• _Goal_
Pick out the lines in the listing below that contain the word "data" and copy them.

• _Recorded information_
═══

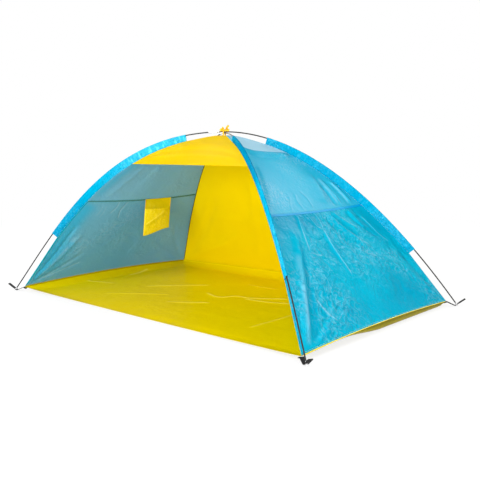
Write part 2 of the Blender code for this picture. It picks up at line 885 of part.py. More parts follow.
def build_strap(corner, material):
    """Webbing from under the floor's corner to the ground, and out under the pin."""
    crossing, climb, slope = corner_places(corner)
    outward_way = corner_direction(corner)
    under = CLOTH / 2.0 + STRAP_THICKNESS / 2.0 + CLEARANCE * 2.0 + HEM_SEAT
    tucked = outward_way * (HALF_DIAGONAL - STRAP_TUCK)
    edge = outward_way * (HALF_DIAGONAL + STRAP_EAR) + UP * (CORNER_HEIGHT - under)
    further_in = tucked - outward_way * (STRAP_WIDTH / 2.0)
    start = tucked + UP * (floor_height(further_in.x, further_in.y) - under + HEM_SEAT)
    start.z = min(start.z, edge.z)
    fold_place = crossing - slope * FOLD_TO_PIN
    end = crossing + slope * (PIN_TO_HINGE - STRAP_THICKNESS / 2.0 - CLEARANCE)
    line = [start, edge, fold_place, end]
    strap = ribbon(f"corner_strap_{corner}", line, side_way(corner), STRAP_WIDTH, STRAP_THICKNESS, material)
    drill = ring_bar(f"hole_for_eyelet_{corner}", crossing, climb, side_way(corner), eyelet_barrel() + CLEARANCE)
    boolean(strap, drill, "DIFFERENCE")


EYELET_SIDES = 10


def eyelet_barrel():
    """Outer radius of an eyelet's barrel."""
    return EYELET_HOLE / 2.0 + EYELET_METAL


def ring_bar(name, centre, axis, side, radius):
    """A bar that runs past both faces of a strap."""
    reach = axis * (STRAP_THICKNESS / 2.0 + OVERRUN)
    square = axis.cross(side)
    rings = [ring(centre + way, side, square, radius, EYELET_SIDES) for way in (-reach, reach)]
    return mesh_object(name, *skin(rings), bpy.data.materials["webbing"])


def build_eyelet(corner, material):
    """Two flanges and the barrel between them, round the pin."""
    crossing, climb, _ = corner_places(corner)
    side = side_way(corner)
    square = climb.cross(side)
    low = STRAP_THICKNESS / 2.0 + CLEARANCE
    high = low + EYELET_METAL
    hole, barrel, flange = EYELET_HOLE / 2.0, eyelet_barrel(), EYELET_FLANGE / 2.0
    profile = [(-high, hole), (-high, flange), (-low, flange), (-low, barrel)]
    profile += [(low, barrel), (low, flange), (high, flange), (high, hole)]
    rings = [ring(crossing + climb * up, side, square, radius, EYELET_SIDES) for up, radius in profile]
    points, faces = skin(rings, closed_ends=False)
    last = (len(rings) - 1) * EYELET_SIDES
    for i in range(EYELET_SIDES):
        j = (i + 1) % EYELET_SIDES
        faces.append((last + i, last + j, j, i))
    mesh_object(f"eyelet_{corner}", points, faces, material)


TAB_ROUND_STEPS = 6


def build_peg_tab(corner, material):
    """The strap's free end, which folds up and down beyond the eyelet."""
    crossing, climb, slope = corner_places(corner)
    side = side_way(corner)
    hinge = crossing + slope * PIN_TO_HINGE
    half = STRAP_THICKNESS / 2.0
    outline = []
    for i in range(TAB_ROUND_STEPS + 1):
        angle = math.pi / 2.0 + math.pi * i / TAB_ROUND_STEPS
        outline.append((math.cos(angle) * half, math.sin(angle) * half))
    outline += [(TAB_LENGTH, -half), (TAB_LENGTH, half)]
    tab = prism(f"peg_tab_{corner}", outline, slope, climb, side, STRAP_WIDTH, material)
    tab.data.transform(Matrix.Translation(hinge))


# Peak: the patch and the ribbon


def surface_height(reach):
    """Height of the ridges' mean at a distance from the tent's middle line."""
    total = 0.0
    for corner in CORNER_SIGNS:
        total += RIDGES[corner].at(run_at_reach(corner, reach)).z
    return total / len(CORNER_SIGNS)


PATCH_DROP = CLOTH / 2.0 + PATCH / 2.0 + CLEARANCE * 4.0
PATCH_SHARES = (0.2, 0.5, 0.8, 1.0)


def build_patch(colour):
    """A square of cloth under the peak, in the shape of the four faces above it."""
    order = list(CORNER_SIGNS)
    rings = []
    for share in PATCH_SHARES:
        reach = PATCH_REACH * share
        loop = []
        for i, corner in enumerate(order):
            here = RIDGES[corner].at(run_at_reach(corner, reach))
            there = RIDGES[order[(i + 1) % 4]].at(run_at_reach(order[(i + 1) % 4], reach))
            loop.append(here)
            loop.append((here + there) / 2.0)
        rings.append(loop)
    points, faces = [], []
    count = len(rings[0])
    for lift in (-PATCH_DROP + PATCH / 2.0, -PATCH_DROP - PATCH / 2.0):
        points.append(UP * (PEAK_HEIGHT + lift))
        points += [point + UP * lift for loop in rings for point in loop]
    shift = len(points) // 2
    for base, turned in ((0, False), (shift, True)):
        for i in range(count):
            j = (i + 1) % count
            made = [(base, base + 1 + i, base + 1 + j)]
            for row in range(len(rings) - 1):
                low, high = base + 1 + row * count, base + 1 + (row + 1) * count
                made.append((low + i, high + i, high + j, low + j))
            faces += [tuple(reversed(face)) if turned else face for face in made]
    last = 1 + (len(rings) - 1) * count
    for i in range(count):
        j = (i + 1) % count
        faces.append((last + i, shift + last + i, shift + last + j, last + j))
    mesh_object("peak_patch", points, faces, colour)


KNOT_RINGS = 7
KNOT_SIDES = 10


def build_ribbon_tie(material):
    """One ribbon: a band over the crossing, a knot on it and three loose ends."""
    leg = RIBBON_LEG_GAP + RIBBON / 2.0
    top = CROSSING_HEIGHT + POLE_DIAMETER / 2.0 + CLEARANCE + RIBBON / 2.0
    reach = leg / abs(corner_direction("front_right").y)
    seat = surface_height(reach) - PATCH_DROP + PATCH / 2.0 + CLEARANCE * 2.0
    line = [Vector((0, -leg, seat)), Vector((0, -leg, top)), Vector((0, leg, top)), Vector((0, leg, seat))]
    band = ribbon("ribbon_tie", line, Vector((1, 0, 0)), RIBBON_WIDTH, RIBBON, material)
    knot_middle = UP * (top + KNOT_HEIGHT / 2.0 - RIBBON / 2.0)
    rings = []
    for i in range(KNOT_RINGS):
        lift = -math.cos(math.pi * (i + 0.5) / KNOT_RINGS)
        spread = math.sqrt(1.0 - lift * lift) / 2.0
        loop = []
        for k in range(KNOT_SIDES):
            angle = 2.0 * math.pi * k / KNOT_SIDES
            across = Vector((math.cos(angle) * KNOT_WIDTH, math.sin(angle) * KNOT_DEPTH, 0.0))
            loop.append(knot_middle + across * spread + UP * (lift * KNOT_HEIGHT / 2.0))
        rings.append(loop)
    knot = mesh_object("knot_shape", *skin(rings), material, True)
    boolean(band, knot, "UNION")
    right = Vector((math.cos(BOW_TURN), math.sin(BOW_TURN), 0.0))
    for name, places in RIBBON_END_SHARES.items():
        path = [knot_middle + (right * aside + UP * climb) * KNOT_WIDTH for aside, climb in places]
        tail = ribbon(name, path, right.cross(UP), TAIL_WIDTH, RIBBON, material)
        boolean(band, tail, "UNION")


# Pocket


POCKET_COLUMNS = 12
OVER_MOUTH_SHARES = (0.0, 0.35, 0.7, 0.98, 1.0)
POUCH_SHARES = (0.0, 0.12, 0.27, 0.45, 0.63, 0.8, 0.92, 1.0)
HOLLOW_TOP_SHARE = -0.06
ACROSS_POWER = 0.6
DOWN_POWER = 0.7


def pocket_frame(seam_row):
    """The pocket's upper front corner, and its directions along, down and into the tent."""
    seam = Route(seam_row)
    start, end = seam.at(POCKET_START), seam.at(POCKET_START + POCKET_WIDTH)
    along = (end - start).normalized()
    down = (along * along.z - UP).normalized()
    inward_way = down.cross(along).normalized()
    if inward_way.dot(start) > 0.0:
        inward_way = -inward_way
    middle = seam.at(POCKET_START + POCKET_WIDTH / 2.0)
    off_line = middle - (start + end) / 2.0
    bulge = max(off_line.dot(inward_way), 0.0)
    dip = max(off_line.dot(down), 0.0)
    stand_off = CLOTH + POCKET_STAND_OFF + CLEARANCE + bulge
    return start + inward_way * stand_off + down * (CLOTH / 2.0 + dip), along, down, inward_way


def build_pocket(seam_row, colour):
    """A pouch that hangs from the left wall's seam: back, front and open mouth."""
    origin, along, down, inward_way = pocket_frame(seam_row)
    mouth = POCKET_MOUTH_DROP + CLEARANCE * 2.0

    def place(u, depth, height):
        lean = along * (-POCKET_LEAN * depth / POCKET_FRONT_DROP)
        return origin + along * (POCKET_WIDTH * u) + lean + down * depth + inward_way * height

    def depth_at(u, share):
        bottom = blend(POCKET_FRONT_DROP, POCKET_BACK_DROP, eased(u))
        return blend(mouth, bottom, share)

    def thickness(u, share):
        swell = math.sin(math.pi * u) ** ACROSS_POWER * (1.0 - max(share, 0.0)) ** DOWN_POWER
        return CLOTH * 2.0 + POCKET_FULLNESS * swell

    def grid(shares, edge, height_at):
        rows = []
        for share in shares:
            places = [blend(edge, 1.0 - edge, i / POCKET_COLUMNS) for i in range(POCKET_COLUMNS + 1)]
            rows.append([place(u, depth_at(u, share), height_at(u, share)) for u in places])
        return rows

    front, back = [], []
    for share in OVER_MOUTH_SHARES:
        depth = POCKET_MOUTH_DROP * share
        places = [i / POCKET_COLUMNS for i in range(POCKET_COLUMNS + 1)]
        front.append([place(u, depth, CLOTH / 2.0) for u in places])
        back.append([place(u, depth, -CLOTH / 2.0) for u in places])
    front += grid(POUCH_SHARES, 0.0, lambda u, share: thickness(u, share) - CLOTH / 2.0)
    back += grid(POUCH_SHARES, 0.0, lambda u, share: -CLOTH / 2.0)
    pouch = two_sided("pocket", front, back, colour)

    hem = POCKET_HEM / POCKET_WIDTH
    inner_shares = (HOLLOW_TOP_SHARE, *POUCH_SHARES[:-1])
    hollow_front = grid(inner_shares, hem, lambda u, share: thickness(u, share) - CLOTH * 1.5)
    hollow_back = grid(inner_shares, hem, lambda u, share: CLOTH / 2.0)
    hollow = two_sided("pocket_hollow", hollow_front, hollow_back, colour)
    boolean(pouch, hollow, "DIFFERENCE")


def build_reinforcements(grid, colour):
    """Small triangles under the visor, where its hem meets the ridges."""
    for label, near, next_one in (("left", 0, 1), ("right", -1, -2)):
        corner = grid[0][near]
        along = (grid[0][next_one] - corner).normalized()
        climb = grid[1][near] - corner
        square = along.cross(climb).normalized()
        second = square.cross(along)
        if square.z > 0.0:
            square = -square
        place = corner + square * (CLOTH + CLEARANCE * 2.0)
        sized = [
            (x * REINFORCEMENT, y * REINFORCEMENT + CLEARANCE) for x, y in REINFORCEMENT_SHARES
        ]
        patch = prism(f"visor_reinforcement_{label}", sized, along, second, square, CLOTH, colour)
        patch.data.transform(Matrix.Translation(place))


def main():
    remove_everything()
    blue = finish("blue_polyester", (0.02, 0.52, 0.80), 0.45)
    yellow = finish("yellow_polyester", (0.86, 0.68, 0.01), 0.5)
    sheet_yellow = finish("yellow_groundsheet", (0.68, 0.52, 0.01), 0.35)
    materials = {
        "fibreglass": finish("fibreglass", (0.05, 0.05, 0.055), 0.4),
        "steel": finish("steel", (0.75, 0.75, 0.76), 0.3, 1.0),
        "cord": finish("shock_cord", (0.85, 0.85, 0.83), 0.8),
    }
    webbing = finish("webbing", (0.02, 0.02, 0.02), 0.8)
    ribbon_finish = finish("ribbon", (0.9, 0.6, 0.05), 0.6)

    upper = build_pole("pole_1", "front_left", "back_right", materials)
    lower = build_pole("pole_2", "back_left", "front_right", materials)
    halves = {"front_left": (upper, False), "back_right": (upper, True)}
    halves.update({"back_left": (lower, False), "front_right": (lower, True)})
    for corner, (route, turned) in halves.items():
        runs = [run for row in pole_rows(route) for run in row]
        if turned:
            runs = sorted(route.length - run for run in runs)
        build_sleeve(corner, sorted(set(runs)), blue)
        build_tip(corner, materials["steel"])
        build_strap(corner, webbing)
        build_eyelet(corner, materials["steel"])
        build_peg_tab(corner, webbing)

    left = ("back_left", "front_left")
    right = ("front_right", "back_right")
    back = ("back_right", "back_left")
    front = ("front_left", "front_right")
    left_lower, _ = build_side_wall("left", left, (), 0.0, blue)
    right_lower, _ = build_side_wall("right", right, RIGHT_FOLD_SHARES, CREASE_HEIGHT, blue)
    build_back_wall(back, yellow)
    visor = build_visor(front, yellow)
    build_floor(sheet_yellow)
    build_piping("piping_left", left_lower[0], out_of(left), yellow)
    build_piping("piping_right", right_lower[0], out_of(right), yellow)
    build_reinforcements(visor, yellow)
    build_patch(yellow)
    build_ribbon_tie(ribbon_finish)
    build_pocket(left_lower[-1][::-1], yellow)


main()
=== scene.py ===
import math

import bmesh
import bpy
import numpy as np
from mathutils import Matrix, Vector


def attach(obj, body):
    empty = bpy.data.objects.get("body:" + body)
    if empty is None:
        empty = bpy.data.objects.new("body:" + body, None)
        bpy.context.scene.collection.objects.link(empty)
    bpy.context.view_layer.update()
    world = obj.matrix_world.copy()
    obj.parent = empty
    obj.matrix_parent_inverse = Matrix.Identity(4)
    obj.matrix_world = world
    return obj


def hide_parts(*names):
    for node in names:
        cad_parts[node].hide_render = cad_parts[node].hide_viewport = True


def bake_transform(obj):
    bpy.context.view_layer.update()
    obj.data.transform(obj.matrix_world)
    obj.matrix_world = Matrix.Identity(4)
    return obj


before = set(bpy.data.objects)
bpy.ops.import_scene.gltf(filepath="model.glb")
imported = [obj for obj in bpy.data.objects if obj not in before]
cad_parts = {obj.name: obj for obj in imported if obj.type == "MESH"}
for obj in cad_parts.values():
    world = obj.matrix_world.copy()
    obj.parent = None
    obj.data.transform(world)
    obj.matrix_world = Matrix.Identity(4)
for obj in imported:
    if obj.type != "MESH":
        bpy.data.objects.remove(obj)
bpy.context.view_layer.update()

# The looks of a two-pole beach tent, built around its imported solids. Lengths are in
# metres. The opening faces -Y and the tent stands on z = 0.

# The camera stands at the photograph's place

CAMERA_PLACE = (2.7677, -2.9632, 0.9026)
CAMERA_DIP, CAMERA_TURN = 0.1343, 0.7284
LENS, SENSOR_WIDTH = 50.84, 36.0
NEAREST, FARTHEST = 0.05, 100.0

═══

• _Reply_
    return mesh_object(name, *skin(rings), bpy.data.materials["webbing"])
    tab.data.transform(Matrix.Translation(hinge))
        patch.data.transform(Matrix.Translation(place))
    empty = bpy.data.objects.get("body:" + body)
        empty = bpy.data.objects.new("body:" + body, None)
    obj.data.transform(obj.matrix_world)
before = set(bpy.data.objects)
imported = [obj for obj in bpy.data.objects if obj not in before]
    obj.data.transform(world)
        bpy.data.objects.remove(obj)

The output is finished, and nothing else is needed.